ובקשתם משם את-ה' א-לקיך ומצאת כי תדרשנו בכל-לבבך ובכל-נפשך. בצר לך ומצאוך כל הדברים האלה באחרית הימים ושבת עד-ה' א-לקיך ושמעת בקלו. כי א-ל רחום ה' אלקיך לא ירפך ולא ישחיתך ולא ישכח את-ברית אבתיך אשר נשבע להם.
From there you will seek out Hashem, your God, and you will find Him, because you have sought Him out with all your heart and with all your being. In those later times, when in your straits and you find these words, you will return unto Hashem, your God, and listen to His Voice. For Hashem, your God, is a compassionate God, He will neither forsake nor destroy you, nor will He forget the covenant that he swore to your fathers. (vv. 29-31)

The spiraling quest for materialistic meaning leaves us bereft of meaning, but we do have a way out.
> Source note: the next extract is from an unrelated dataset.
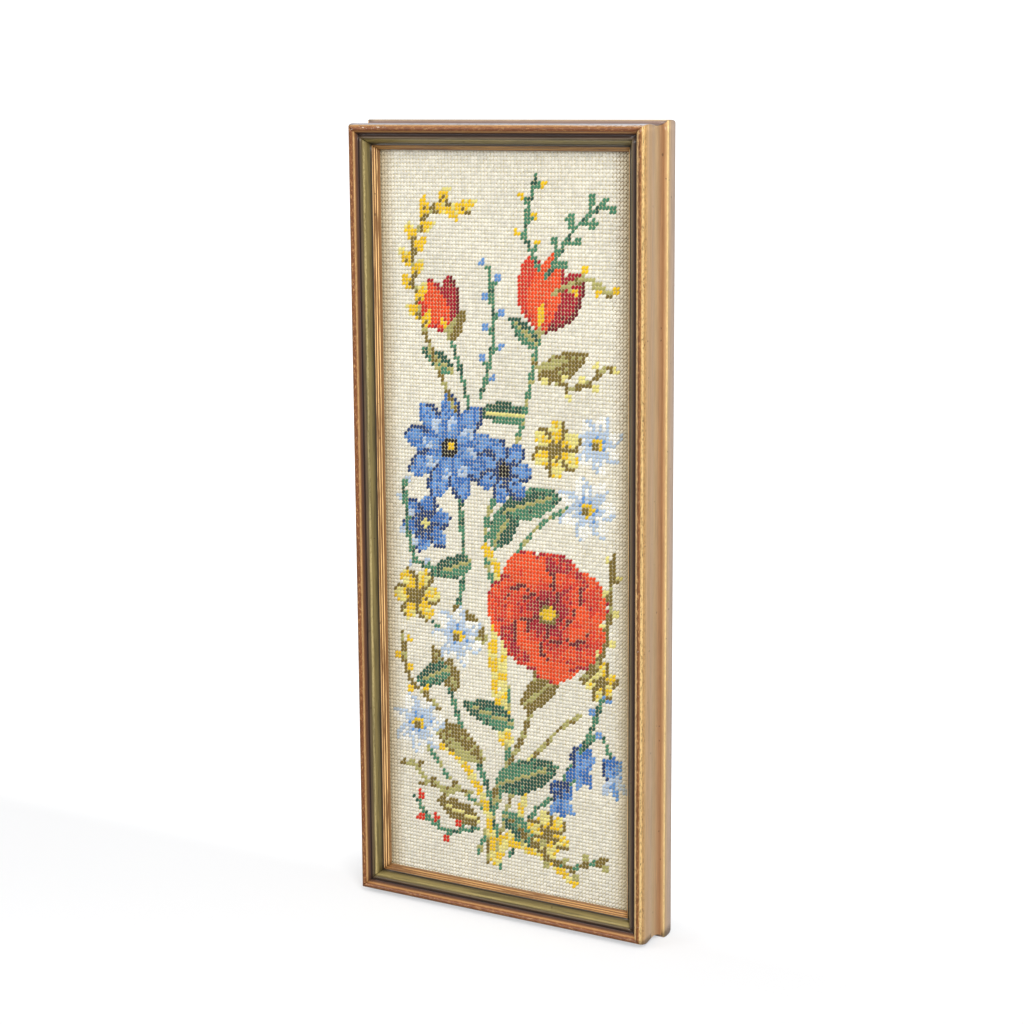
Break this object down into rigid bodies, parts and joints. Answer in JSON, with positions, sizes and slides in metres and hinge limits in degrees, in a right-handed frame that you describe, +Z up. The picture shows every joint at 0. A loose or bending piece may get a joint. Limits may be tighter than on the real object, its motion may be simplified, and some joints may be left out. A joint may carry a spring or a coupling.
{
  "type": "needlepoint canvas panel in a picture frame",
  "caption": "Tall narrow wool needlepoint of flowers, stretched in a mitred compound wood moulding with a reeded inner lip.",
  "frame": {"origin": "middle of the flat back face of the top rail, where the panel bears on the wall", "axes": "+X to the right seen from the front, +Z up, -Y out of the picture's face, +Y into the wall"},
  "size_m": [0.23, 0.0434, 0.5385],
  "materials": {
    "wool_canvas": "matt wool tent stitch",
    "board": "matt board",
    "stained_wood": "satin brown stain with olive and black bands and rubbed gold edges"
  },
  "bodies": {
    "root": {"needlepoint_canvas": "wool_canvas", "mounting_board": "board", "top_rail": "stained_wood", "bottom_rail": "stained_wood", "left_rail": "stained_wood", "right_rail": "stained_wood"}
  },
  "joints": []
}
The challenge is not to get ourselves to that point where we are in the straits. We cannot allow ourselves to lose sight of the notion that unfettered materialism is nothing less than a form of idolatry, something we must avoid in the first place. We should be able to live lives where our needs are met, without deprivation, hunger or want. But there are limits. When life becomes more focused on stuff than on meaning, on the people in our lives, our fellow man, and our relationship with the Provider of all, we are at a loss. When we start to believe the words of the bumper sticker that says “Whoever dies with the most toys wins,” it is time to stop and reflect on where we are, where we are heading, and what it all means.